Short task: Repeat the material below exactly, line for line.

Dataset extract:
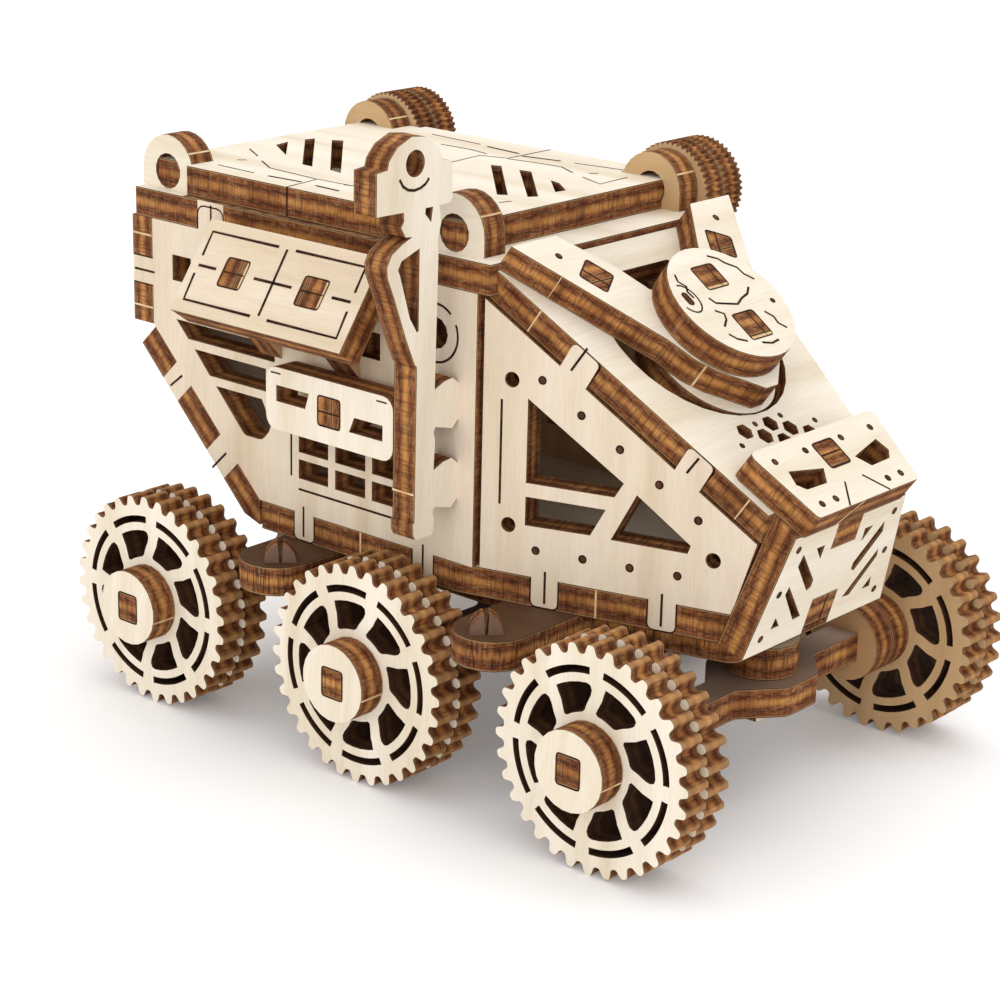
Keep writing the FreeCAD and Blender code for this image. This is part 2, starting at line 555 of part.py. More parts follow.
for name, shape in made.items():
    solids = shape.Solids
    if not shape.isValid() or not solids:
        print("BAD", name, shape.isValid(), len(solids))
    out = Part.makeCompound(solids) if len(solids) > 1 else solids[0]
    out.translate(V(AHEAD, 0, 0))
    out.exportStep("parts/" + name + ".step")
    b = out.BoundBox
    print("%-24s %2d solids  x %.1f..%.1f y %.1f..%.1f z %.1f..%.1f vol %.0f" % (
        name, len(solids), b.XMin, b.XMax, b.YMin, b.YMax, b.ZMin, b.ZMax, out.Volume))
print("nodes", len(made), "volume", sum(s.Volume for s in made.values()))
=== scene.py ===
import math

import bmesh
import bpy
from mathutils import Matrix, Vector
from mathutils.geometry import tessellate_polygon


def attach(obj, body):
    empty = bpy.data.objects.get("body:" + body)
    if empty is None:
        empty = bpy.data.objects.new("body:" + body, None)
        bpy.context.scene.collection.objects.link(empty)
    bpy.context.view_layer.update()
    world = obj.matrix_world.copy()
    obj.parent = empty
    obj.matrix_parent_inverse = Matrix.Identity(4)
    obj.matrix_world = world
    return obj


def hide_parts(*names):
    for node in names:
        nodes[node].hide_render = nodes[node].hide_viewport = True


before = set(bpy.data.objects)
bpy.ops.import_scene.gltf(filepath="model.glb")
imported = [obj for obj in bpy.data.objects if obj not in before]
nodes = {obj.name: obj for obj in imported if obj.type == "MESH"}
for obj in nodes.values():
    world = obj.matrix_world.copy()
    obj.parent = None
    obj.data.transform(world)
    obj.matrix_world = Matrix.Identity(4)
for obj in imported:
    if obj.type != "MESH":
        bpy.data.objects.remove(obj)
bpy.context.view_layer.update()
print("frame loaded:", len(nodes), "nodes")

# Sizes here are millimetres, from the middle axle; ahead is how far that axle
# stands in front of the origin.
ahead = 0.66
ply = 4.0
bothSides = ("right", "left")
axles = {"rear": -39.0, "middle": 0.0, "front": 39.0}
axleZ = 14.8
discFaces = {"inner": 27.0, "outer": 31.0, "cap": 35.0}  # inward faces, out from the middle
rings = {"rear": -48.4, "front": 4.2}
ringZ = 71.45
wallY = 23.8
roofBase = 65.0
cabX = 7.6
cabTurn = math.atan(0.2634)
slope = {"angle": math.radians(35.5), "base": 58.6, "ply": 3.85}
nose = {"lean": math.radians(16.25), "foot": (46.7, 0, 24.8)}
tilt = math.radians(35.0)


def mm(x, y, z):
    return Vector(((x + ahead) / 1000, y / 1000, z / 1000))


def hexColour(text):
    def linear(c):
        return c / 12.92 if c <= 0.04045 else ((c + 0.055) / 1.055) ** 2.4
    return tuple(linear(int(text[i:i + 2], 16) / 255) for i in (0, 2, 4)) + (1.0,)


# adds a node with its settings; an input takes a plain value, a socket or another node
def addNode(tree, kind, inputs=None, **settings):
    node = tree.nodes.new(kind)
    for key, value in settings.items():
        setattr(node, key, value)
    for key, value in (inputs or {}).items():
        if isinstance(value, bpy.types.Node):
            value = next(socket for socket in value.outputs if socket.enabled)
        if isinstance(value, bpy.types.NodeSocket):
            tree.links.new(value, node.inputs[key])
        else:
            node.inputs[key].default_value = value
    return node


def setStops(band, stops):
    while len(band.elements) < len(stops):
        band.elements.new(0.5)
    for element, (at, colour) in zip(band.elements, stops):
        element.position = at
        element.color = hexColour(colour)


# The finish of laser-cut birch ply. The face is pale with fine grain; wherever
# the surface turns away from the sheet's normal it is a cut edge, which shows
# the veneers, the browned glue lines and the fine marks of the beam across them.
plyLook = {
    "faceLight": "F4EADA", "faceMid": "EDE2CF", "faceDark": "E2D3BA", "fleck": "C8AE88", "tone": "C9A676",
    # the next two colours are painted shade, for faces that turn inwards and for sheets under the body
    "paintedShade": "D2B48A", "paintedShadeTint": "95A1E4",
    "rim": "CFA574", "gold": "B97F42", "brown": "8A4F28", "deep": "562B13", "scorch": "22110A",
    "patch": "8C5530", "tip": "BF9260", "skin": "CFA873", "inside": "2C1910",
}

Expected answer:
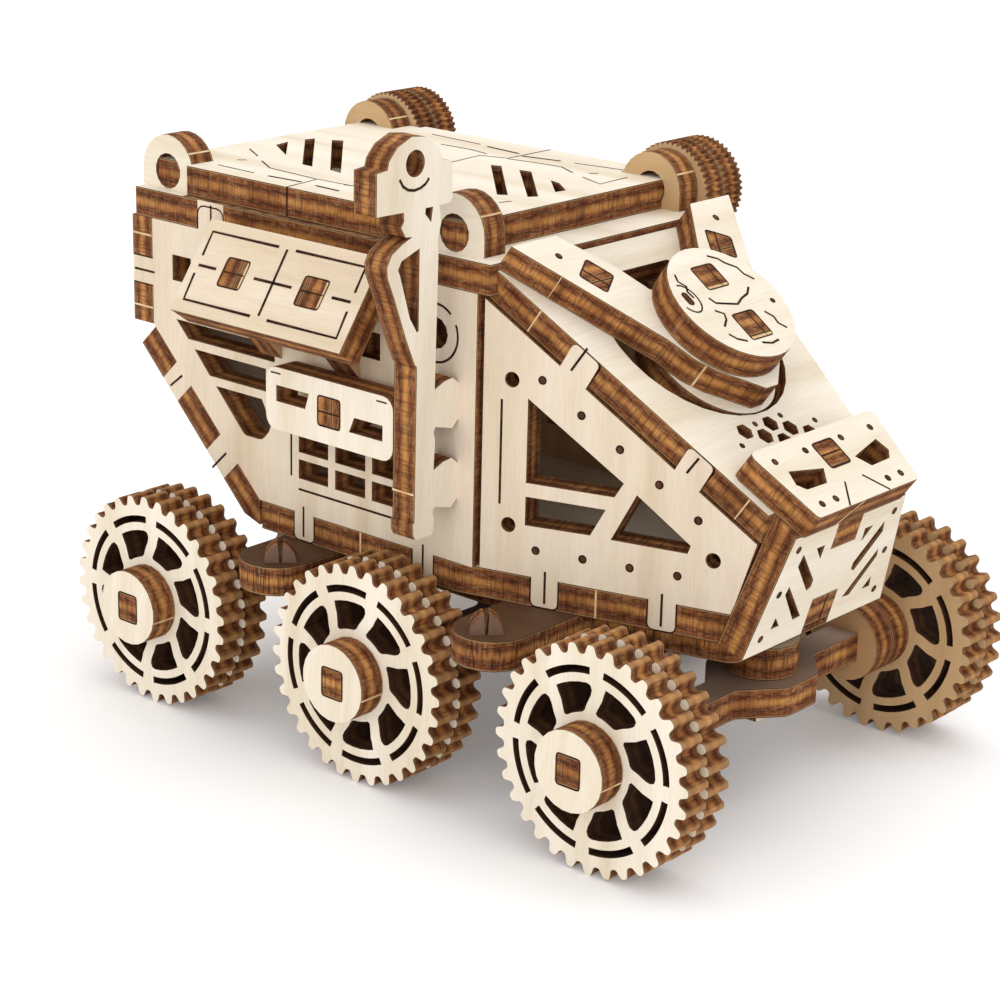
Keep writing the FreeCAD and Blender code for this image. This is part 2, starting at line 555 of part.py. More parts follow.
for name, shape in made.items():
    solids = shape.Solids
    if not shape.isValid() or not solids:
        print("BAD", name, shape.isValid(), len(solids))
    out = Part.makeCompound(solids) if len(solids) > 1 else solids[0]
    out.translate(V(AHEAD, 0, 0))
    out.exportStep("parts/" + name + ".step")
    b = out.BoundBox
    print("%-24s %2d solids  x %.1f..%.1f y %.1f..%.1f z %.1f..%.1f vol %.0f" % (
        name, len(solids), b.XMin, b.XMax, b.YMin, b.YMax, b.ZMin, b.ZMax, out.Volume))
print("nodes", len(made), "volume", sum(s.Volume for s in made.values()))
=== scene.py ===
import math

import bmesh
import bpy
from mathutils import Matrix, Vector
from mathutils.geometry import tessellate_polygon


def attach(obj, body):
    empty = bpy.data.objects.get("body:" + body)
    if empty is None:
        empty = bpy.data.objects.new("body:" + body, None)
        bpy.context.scene.collection.objects.link(empty)
    bpy.context.view_layer.update()
    world = obj.matrix_world.copy()
    obj.parent = empty
    obj.matrix_parent_inverse = Matrix.Identity(4)
    obj.matrix_world = world
    return obj


def hide_parts(*names):
    for node in names:
        nodes[node].hide_render = nodes[node].hide_viewport = True


before = set(bpy.data.objects)
bpy.ops.import_scene.gltf(filepath="model.glb")
imported = [obj for obj in bpy.data.objects if obj not in before]
nodes = {obj.name: obj for obj in imported if obj.type == "MESH"}
for obj in nodes.values():
    world = obj.matrix_world.copy()
    obj.parent = None
    obj.data.transform(world)
    obj.matrix_world = Matrix.Identity(4)
for obj in imported:
    if obj.type != "MESH":
        bpy.data.objects.remove(obj)
bpy.context.view_layer.update()
print("frame loaded:", len(nodes), "nodes")

# Sizes here are millimetres, from the middle axle; ahead is how far that axle
# stands in front of the origin.
ahead = 0.66
ply = 4.0
bothSides = ("right", "left")
axles = {"rear": -39.0, "middle": 0.0, "front": 39.0}
axleZ = 14.8
discFaces = {"inner": 27.0, "outer": 31.0, "cap": 35.0}  # inward faces, out from the middle
rings = {"rear": -48.4, "front": 4.2}
ringZ = 71.45
wallY = 23.8
roofBase = 65.0
cabX = 7.6
cabTurn = math.atan(0.2634)
slope = {"angle": math.radians(35.5), "base": 58.6, "ply": 3.85}
nose = {"lean": math.radians(16.25), "foot": (46.7, 0, 24.8)}
tilt = math.radians(35.0)


def mm(x, y, z):
    return Vector(((x + ahead) / 1000, y / 1000, z / 1000))


def hexColour(text):
    def linear(c):
        return c / 12.92 if c <= 0.04045 else ((c + 0.055) / 1.055) ** 2.4
    return tuple(linear(int(text[i:i + 2], 16) / 255) for i in (0, 2, 4)) + (1.0,)


# adds a node with its settings; an input takes a plain value, a socket or another node
def addNode(tree, kind, inputs=None, **settings):
    node = tree.nodes.new(kind)
    for key, value in settings.items():
        setattr(node, key, value)
    for key, value in (inputs or {}).items():
        if isinstance(value, bpy.types.Node):
            value = next(socket for socket in value.outputs if socket.enabled)
        if isinstance(value, bpy.types.NodeSocket):
            tree.links.new(value, node.inputs[key])
        else:
            node.inputs[key].default_value = value
    return node


def setStops(band, stops):
    while len(band.elements) < len(stops):
        band.elements.new(0.5)
    for element, (at, colour) in zip(band.elements, stops):
        element.position = at
        element.color = hexColour(colour)


# The finish of laser-cut birch ply. The face is pale with fine grain; wherever
# the surface turns away from the sheet's normal it is a cut edge, which shows
# the veneers, the browned glue lines and the fine marks of the beam across them.
plyLook = {
    "faceLight": "F4EADA", "faceMid": "EDE2CF", "faceDark": "E2D3BA", "fleck": "C8AE88", "tone": "C9A676",
    # the next two colours are painted shade, for faces that turn inwards and for sheets under the body
    "paintedShade": "D2B48A", "paintedShadeTint": "95A1E4",
    "rim": "CFA574", "gold": "B97F42", "brown": "8A4F28", "deep": "562B13", "scorch": "22110A",
    "patch": "8C5530", "tip": "BF9260", "skin": "CFA873", "inside": "2C1910",
}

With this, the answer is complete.